PROBLEM DESCRIPTION — Give back the entire listing verbatim.

SUPPLIED DATA —
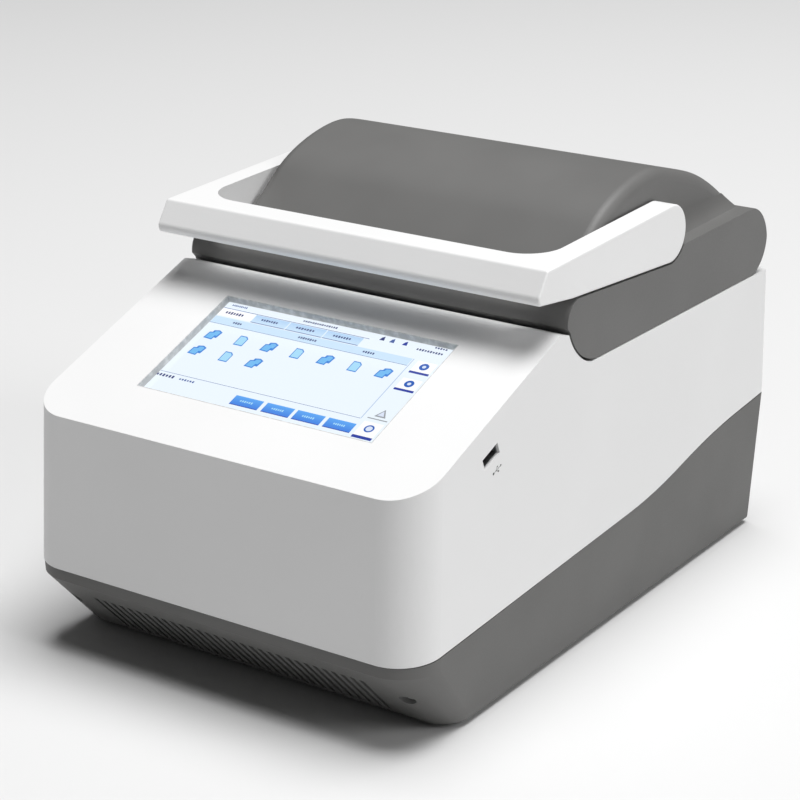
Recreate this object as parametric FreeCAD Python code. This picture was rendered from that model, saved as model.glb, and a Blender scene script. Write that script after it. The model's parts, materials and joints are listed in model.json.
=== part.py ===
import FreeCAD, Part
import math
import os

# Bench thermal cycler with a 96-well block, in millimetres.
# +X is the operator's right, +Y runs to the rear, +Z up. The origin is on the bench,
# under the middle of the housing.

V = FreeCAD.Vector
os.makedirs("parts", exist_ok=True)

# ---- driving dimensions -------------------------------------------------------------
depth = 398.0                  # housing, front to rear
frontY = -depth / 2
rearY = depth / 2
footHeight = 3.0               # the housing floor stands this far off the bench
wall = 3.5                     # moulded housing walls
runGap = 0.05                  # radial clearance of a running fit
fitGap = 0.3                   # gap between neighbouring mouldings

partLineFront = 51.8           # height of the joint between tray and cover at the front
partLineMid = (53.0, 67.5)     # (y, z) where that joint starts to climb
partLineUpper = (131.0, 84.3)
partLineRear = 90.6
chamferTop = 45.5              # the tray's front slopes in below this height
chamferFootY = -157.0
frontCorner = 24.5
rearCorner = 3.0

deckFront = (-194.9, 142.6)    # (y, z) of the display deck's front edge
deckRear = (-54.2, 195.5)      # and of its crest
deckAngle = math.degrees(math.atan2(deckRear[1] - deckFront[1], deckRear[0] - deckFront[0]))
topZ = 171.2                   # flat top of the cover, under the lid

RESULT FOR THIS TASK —
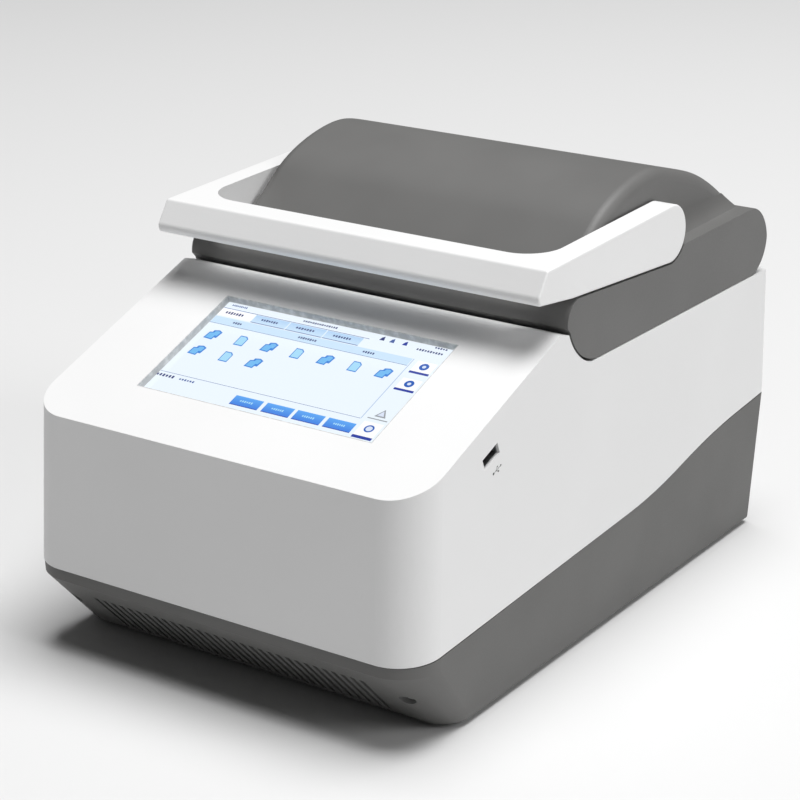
Recreate this object as parametric FreeCAD Python code. This picture was rendered from that model, saved as model.glb, and a Blender scene script. Write that script after it. The model's parts, materials and joints are listed in model.json.
=== part.py ===
import FreeCAD, Part
import math
import os

# Bench thermal cycler with a 96-well block, in millimetres.
# +X is the operator's right, +Y runs to the rear, +Z up. The origin is on the bench,
# under the middle of the housing.

V = FreeCAD.Vector
os.makedirs("parts", exist_ok=True)

# ---- driving dimensions -------------------------------------------------------------
depth = 398.0                  # housing, front to rear
frontY = -depth / 2
rearY = depth / 2
footHeight = 3.0               # the housing floor stands this far off the bench
wall = 3.5                     # moulded housing walls
runGap = 0.05                  # radial clearance of a running fit
fitGap = 0.3                   # gap between neighbouring mouldings

partLineFront = 51.8           # height of the joint between tray and cover at the front
partLineMid = (53.0, 67.5)     # (y, z) where that joint starts to climb
partLineUpper = (131.0, 84.3)
partLineRear = 90.6
chamferTop = 45.5              # the tray's front slopes in below this height
chamferFootY = -157.0
frontCorner = 24.5
rearCorner = 3.0

deckFront = (-194.9, 142.6)    # (y, z) of the display deck's front edge
deckRear = (-54.2, 195.5)      # and of its crest
deckAngle = math.degrees(math.atan2(deckRear[1] - deckFront[1], deckRear[0] - deckFront[0]))
topZ = 171.2                   # flat top of the cover, under the lid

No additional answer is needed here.